Friday, August 14, 2009

Sometimes you just need three green buckets.

And filling up your three green buckets early in the morning (as Mama stumbles around the yard, drinking her coffee and complaining about getting sprayed with the hose) so the water will be a perfectly warmed temperature by suppertime is a really wonderful idea. There’s something so refreshing about dipping your toes into water that’s been kissed by the sun for six hours. It can cool you and warm you all at once.

The water begs for your toes, knees and elbows to wade deeper. Just a few inches deeper. You reach for the bottom and wiggle your fingers on the way up.

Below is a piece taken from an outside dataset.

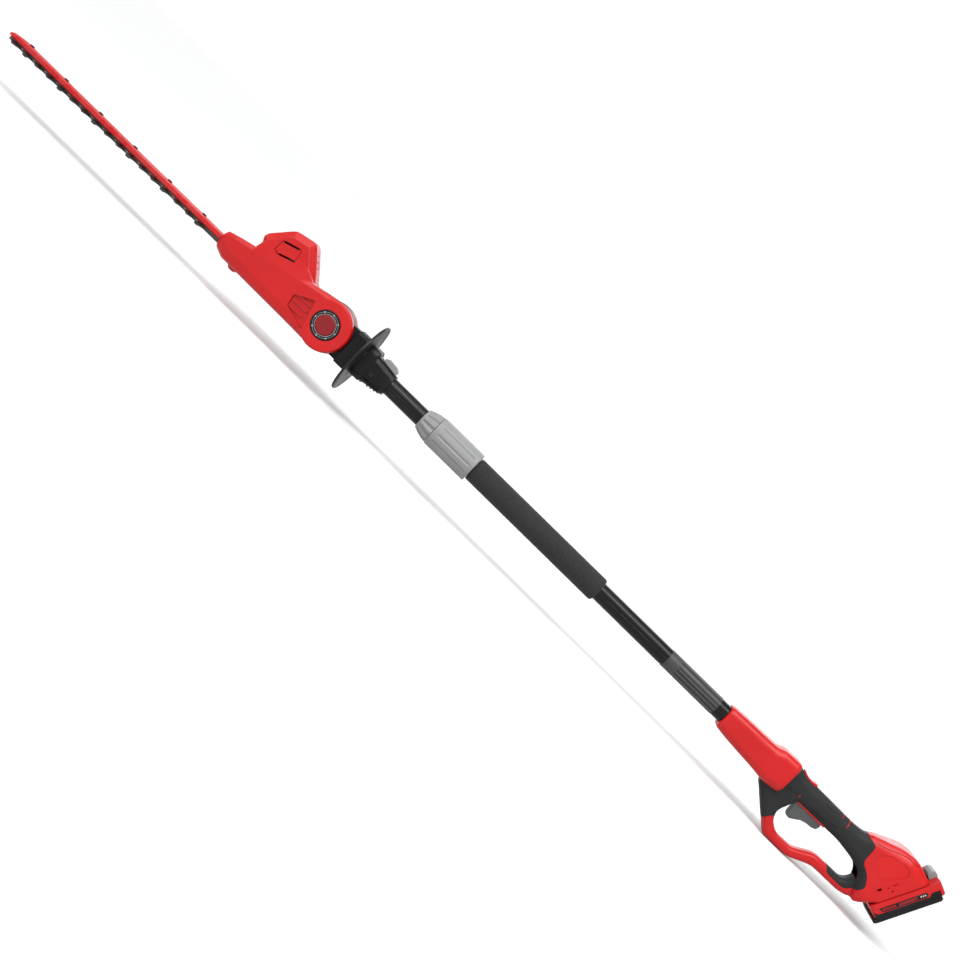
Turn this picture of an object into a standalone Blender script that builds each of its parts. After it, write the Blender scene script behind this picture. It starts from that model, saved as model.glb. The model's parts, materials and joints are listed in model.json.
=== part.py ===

You pause to scratch for a booger.

It wants you to make yourself as small as possible and dive in. Don’t be shy. The water’s fine. If you can’t fit in this bucket, try another one. This is all very fun and makes you extraordinarily happy.

That feels nice doesn’t it? You tell your Mama how you wish to be as small as a grasshopper so you can swim in the green bucket. You can even put your face into the water and blow bubbles. You make her laugh with your funny grasshopper jokes. She's actually laughing at how your butt crack is showing but you don't know this.

You try and use your big muscles and pick it up, but there needs to be less water. You look to see if Mama notices how big your muscles are. As you pour, you listen and watch as it trickles over your toes, across the pavement and down the hill. "We are watering the neighbor’s apple tree with our bucket water!" you say. You ask to go visit the neighbors but I remind you how you’ve already been to see them twice today.

You get excited because water is cascading over your feet. You know exactly how much to leave in the green bucket. Just enough. Big muscles don’t grow on just anybody you know. But when a person is four years old, their muscles grow to epic proportions.

With your strong arms you pick up the emptied bucket and give yourself the happiest of showers, which is exactly what you’ve been waiting for. It doesn’t matter that you’re wearing clothes. It doesn’t matter that somebody might be watching. You feel good. Three green buckets and strong muscles.